By Kate Garber and Mohammad Eazaz Khan, SNL Financial staff writers
Home equity loans and lines of credit at large banks declined again during the first quarter of 2016, as both borrowers and lenders continue to rethink the post-crisis HELOC product.
The first three months of 2016 marked the 29th consecutive quarter of declines in home equity loans and lines of credit in the banking industry. The aggregate balance among U.S. banks and thrifts dropped 1.81% to $523.68 billion as of March 31, according to SNL Financial data.
The large base of HELOCs, a "hangover from the financial crisis," has "locked into maturation," said Vining Sparks analyst Marty Mosby. More of these loans are being paid off and the post-crisis, redesigned version of the product has not been able to originate new loans fast enough to counterbalance that decline, he added.
The four largest U.S. banks and many superregional banks top the list again of institutions with the largest declines in the first quarter of 2016 because of the large portfolios of HELOCs that they accumulated when the product was a key part of their consumer lending business, according to Mosby.
"They built up those big portfolios and they're still getting payoffs and paydowns that are still outpacing their ability to originate," he said.
Before the housing crisis, borrowers were encouraged to draw and spend the funds from their lines of credit, said Guy Cecala, CEO of Inside Mortgage Finance. Now, they are more of a specialized product for banks and a tool for borrowers who want to do home improvement projects, Mosby said.
"People also thought that home price appreciation was going to go on forever and never really worried about it," Cecala pointed out. "People now recognize there's no guarantee your home is going to appreciate and they're looking at it more as a loan that has to be paid back or at least paid down at some point."
In the current environment, lenders are also more attuned to the need for a system that enables customers to repay HELOCs instead of maintaining them, Cecala said. He said that before the housing crisis, most lenders exclusively offered an interest-only option for making payments. Now, most banks offer three ways to pay down a HELOC, he said. Cecala said that the two other paydown options allow borrowers to choose interest-only
Still, Cecala said that most banks are hoping to ramp up their HELOC originations. Due to a fairly flat mortgage lending market so far in 2016, financial institutions are looking to related areas to boost volume, he said.
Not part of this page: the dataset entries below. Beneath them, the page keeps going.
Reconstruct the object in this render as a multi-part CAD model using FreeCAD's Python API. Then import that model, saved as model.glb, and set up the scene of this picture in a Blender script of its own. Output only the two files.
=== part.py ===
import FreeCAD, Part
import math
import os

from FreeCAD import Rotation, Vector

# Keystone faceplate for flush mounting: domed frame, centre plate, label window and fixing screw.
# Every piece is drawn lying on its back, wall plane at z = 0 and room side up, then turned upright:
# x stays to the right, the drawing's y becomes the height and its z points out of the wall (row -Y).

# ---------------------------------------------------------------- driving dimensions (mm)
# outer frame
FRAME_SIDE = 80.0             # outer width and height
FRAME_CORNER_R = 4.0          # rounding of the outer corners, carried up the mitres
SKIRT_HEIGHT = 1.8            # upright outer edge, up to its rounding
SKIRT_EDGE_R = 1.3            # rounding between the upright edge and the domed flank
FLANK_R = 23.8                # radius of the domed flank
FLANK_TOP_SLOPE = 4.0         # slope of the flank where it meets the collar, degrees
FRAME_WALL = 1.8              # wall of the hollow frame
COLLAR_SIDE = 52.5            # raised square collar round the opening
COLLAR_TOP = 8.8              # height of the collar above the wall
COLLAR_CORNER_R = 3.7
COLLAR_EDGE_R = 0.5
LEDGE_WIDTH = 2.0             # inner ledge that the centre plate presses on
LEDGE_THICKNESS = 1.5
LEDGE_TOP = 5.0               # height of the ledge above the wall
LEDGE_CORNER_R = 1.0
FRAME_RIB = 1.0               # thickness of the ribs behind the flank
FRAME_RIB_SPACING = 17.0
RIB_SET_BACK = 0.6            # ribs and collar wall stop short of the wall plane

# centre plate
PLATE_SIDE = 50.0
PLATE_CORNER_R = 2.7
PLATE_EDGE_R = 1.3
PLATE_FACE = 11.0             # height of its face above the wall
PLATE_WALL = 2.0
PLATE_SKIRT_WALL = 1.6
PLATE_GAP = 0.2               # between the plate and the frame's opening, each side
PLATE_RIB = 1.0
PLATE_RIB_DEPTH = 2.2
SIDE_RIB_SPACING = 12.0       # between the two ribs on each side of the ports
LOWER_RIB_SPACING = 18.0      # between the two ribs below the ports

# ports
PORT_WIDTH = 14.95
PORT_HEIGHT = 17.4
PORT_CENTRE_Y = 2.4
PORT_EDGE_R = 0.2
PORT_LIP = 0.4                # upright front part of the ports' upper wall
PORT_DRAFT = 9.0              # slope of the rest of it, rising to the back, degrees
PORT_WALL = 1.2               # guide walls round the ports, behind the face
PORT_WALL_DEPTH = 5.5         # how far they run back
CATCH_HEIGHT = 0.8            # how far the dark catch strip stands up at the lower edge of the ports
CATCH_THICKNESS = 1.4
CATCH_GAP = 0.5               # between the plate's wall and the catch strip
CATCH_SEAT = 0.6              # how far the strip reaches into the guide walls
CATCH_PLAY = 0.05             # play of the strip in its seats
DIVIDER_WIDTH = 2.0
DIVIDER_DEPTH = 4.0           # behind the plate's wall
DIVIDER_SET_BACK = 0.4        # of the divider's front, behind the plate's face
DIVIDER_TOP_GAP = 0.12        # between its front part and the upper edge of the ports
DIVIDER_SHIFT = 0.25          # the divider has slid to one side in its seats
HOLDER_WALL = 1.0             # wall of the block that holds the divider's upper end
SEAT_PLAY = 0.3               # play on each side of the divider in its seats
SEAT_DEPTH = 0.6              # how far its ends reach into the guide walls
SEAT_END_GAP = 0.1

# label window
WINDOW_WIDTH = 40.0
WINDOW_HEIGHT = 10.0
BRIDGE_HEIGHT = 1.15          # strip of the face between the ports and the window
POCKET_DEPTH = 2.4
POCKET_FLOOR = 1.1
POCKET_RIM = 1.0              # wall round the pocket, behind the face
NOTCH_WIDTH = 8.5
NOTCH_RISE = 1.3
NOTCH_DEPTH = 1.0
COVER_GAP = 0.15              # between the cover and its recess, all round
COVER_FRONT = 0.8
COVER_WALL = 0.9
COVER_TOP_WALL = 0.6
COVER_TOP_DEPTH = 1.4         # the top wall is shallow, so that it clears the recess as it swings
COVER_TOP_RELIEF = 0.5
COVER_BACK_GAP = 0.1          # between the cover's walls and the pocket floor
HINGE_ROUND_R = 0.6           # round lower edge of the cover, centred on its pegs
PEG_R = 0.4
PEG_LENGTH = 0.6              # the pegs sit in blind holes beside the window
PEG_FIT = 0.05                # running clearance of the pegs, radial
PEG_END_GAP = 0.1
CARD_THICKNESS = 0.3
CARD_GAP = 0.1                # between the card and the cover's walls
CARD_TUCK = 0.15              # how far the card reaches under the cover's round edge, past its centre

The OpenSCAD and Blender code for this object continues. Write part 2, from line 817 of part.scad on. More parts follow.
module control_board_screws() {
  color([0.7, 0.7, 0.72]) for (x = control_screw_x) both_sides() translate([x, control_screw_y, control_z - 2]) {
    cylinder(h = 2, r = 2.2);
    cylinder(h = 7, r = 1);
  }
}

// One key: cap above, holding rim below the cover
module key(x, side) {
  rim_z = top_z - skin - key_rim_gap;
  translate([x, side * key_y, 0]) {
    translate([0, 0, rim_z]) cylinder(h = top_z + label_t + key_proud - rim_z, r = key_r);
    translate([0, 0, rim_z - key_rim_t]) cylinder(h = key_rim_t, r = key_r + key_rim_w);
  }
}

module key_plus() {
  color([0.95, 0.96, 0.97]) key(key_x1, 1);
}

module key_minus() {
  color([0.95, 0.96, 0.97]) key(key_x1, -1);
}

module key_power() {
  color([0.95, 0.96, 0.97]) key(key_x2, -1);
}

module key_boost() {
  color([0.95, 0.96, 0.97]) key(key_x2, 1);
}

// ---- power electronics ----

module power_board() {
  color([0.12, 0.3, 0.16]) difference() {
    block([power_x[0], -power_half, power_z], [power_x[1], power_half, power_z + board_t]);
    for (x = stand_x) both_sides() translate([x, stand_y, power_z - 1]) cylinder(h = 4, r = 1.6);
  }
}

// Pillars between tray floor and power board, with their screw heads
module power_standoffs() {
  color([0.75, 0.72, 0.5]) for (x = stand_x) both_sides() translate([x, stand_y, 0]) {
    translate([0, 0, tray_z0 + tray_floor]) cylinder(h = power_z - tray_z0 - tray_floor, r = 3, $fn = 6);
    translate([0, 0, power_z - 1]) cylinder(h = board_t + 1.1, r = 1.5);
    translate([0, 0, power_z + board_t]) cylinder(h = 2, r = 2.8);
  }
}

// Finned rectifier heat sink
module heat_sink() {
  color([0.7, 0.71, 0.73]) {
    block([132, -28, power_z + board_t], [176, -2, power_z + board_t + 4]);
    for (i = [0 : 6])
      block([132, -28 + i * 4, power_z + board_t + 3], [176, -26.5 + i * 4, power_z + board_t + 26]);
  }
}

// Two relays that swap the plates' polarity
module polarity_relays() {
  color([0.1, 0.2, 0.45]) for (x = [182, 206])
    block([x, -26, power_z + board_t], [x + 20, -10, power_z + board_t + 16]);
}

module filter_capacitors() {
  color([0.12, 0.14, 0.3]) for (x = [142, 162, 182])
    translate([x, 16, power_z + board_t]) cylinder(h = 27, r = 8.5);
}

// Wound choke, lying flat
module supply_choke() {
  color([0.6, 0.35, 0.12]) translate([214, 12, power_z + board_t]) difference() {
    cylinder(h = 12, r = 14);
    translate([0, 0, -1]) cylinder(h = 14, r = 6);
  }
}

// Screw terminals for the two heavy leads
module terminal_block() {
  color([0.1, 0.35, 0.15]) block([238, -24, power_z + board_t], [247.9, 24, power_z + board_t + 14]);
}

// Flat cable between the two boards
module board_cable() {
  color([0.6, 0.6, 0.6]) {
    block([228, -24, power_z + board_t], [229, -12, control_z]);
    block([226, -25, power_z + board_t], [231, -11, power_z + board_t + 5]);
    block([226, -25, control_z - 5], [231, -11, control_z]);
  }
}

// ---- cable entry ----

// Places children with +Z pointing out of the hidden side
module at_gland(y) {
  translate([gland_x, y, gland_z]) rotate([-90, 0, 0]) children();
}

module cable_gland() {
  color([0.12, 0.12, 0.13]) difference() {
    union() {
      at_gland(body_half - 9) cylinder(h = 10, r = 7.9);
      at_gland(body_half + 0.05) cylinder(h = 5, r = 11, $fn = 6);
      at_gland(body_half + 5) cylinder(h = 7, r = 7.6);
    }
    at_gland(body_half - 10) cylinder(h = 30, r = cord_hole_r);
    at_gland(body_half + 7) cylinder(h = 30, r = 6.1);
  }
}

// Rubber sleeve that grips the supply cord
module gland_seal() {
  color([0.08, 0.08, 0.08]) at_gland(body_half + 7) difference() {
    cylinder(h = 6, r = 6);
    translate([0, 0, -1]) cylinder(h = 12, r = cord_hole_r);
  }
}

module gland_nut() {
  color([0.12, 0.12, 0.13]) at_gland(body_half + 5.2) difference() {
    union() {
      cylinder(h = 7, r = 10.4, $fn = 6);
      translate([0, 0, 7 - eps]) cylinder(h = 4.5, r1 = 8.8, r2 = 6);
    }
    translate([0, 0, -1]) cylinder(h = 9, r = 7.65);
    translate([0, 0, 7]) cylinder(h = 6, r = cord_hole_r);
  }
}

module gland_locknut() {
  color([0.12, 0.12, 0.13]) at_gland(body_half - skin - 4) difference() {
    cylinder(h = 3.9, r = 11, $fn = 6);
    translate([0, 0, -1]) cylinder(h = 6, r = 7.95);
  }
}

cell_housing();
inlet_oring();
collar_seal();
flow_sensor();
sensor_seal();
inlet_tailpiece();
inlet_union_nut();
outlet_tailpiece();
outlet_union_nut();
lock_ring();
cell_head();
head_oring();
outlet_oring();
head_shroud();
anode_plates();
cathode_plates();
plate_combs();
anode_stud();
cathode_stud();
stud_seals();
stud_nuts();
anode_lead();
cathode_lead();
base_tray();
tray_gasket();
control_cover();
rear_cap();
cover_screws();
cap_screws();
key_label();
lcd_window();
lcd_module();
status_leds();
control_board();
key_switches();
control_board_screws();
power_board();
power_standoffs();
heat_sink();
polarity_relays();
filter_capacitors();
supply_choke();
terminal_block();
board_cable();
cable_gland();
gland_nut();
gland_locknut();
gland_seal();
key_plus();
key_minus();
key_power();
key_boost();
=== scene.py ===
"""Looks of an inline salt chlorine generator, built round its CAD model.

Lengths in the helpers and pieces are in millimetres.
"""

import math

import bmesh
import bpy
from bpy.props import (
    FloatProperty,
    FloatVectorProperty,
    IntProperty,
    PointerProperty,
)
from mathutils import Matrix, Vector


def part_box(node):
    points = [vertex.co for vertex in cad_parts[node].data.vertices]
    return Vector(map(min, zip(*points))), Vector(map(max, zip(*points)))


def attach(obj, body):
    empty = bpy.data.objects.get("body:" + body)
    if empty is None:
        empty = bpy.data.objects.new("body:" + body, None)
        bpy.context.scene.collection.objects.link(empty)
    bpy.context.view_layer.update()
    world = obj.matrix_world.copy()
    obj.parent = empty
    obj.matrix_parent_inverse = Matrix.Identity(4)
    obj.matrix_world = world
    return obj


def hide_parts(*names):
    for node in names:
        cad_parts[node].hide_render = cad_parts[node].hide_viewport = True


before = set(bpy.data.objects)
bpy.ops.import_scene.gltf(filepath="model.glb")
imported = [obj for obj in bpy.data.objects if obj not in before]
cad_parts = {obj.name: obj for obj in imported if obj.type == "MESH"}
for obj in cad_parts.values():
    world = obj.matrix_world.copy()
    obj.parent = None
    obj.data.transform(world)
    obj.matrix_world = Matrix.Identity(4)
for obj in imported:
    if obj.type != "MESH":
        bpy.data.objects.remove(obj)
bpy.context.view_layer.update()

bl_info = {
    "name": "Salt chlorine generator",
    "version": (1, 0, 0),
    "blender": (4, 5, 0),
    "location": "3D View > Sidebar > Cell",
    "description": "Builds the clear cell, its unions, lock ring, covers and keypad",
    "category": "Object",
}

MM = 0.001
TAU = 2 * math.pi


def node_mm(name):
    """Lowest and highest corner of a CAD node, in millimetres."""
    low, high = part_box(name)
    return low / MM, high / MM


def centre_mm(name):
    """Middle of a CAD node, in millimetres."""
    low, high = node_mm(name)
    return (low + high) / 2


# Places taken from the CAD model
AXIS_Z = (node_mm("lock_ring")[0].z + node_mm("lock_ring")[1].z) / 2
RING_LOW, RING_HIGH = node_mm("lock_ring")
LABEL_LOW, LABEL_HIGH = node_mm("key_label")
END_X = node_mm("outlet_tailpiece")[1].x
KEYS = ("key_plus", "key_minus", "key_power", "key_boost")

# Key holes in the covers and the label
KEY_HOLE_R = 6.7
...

Amid a generally positive tone in the U.S. housing market and rising home prices, some banks are optimistic. During the bank's April 14 earnings call, Bank of America Corp. CEO Brian Moynihan said that home equity has "kicked back up a little bit" because people see equity in their homes.
Mosby said that residential real estate is growing, particularly in the one- to four-family space which has "turned a corner."
"HELOC is still kind of working through the overhang from the financial crisis and the overemphasis that was so significant back before the downturn," he added.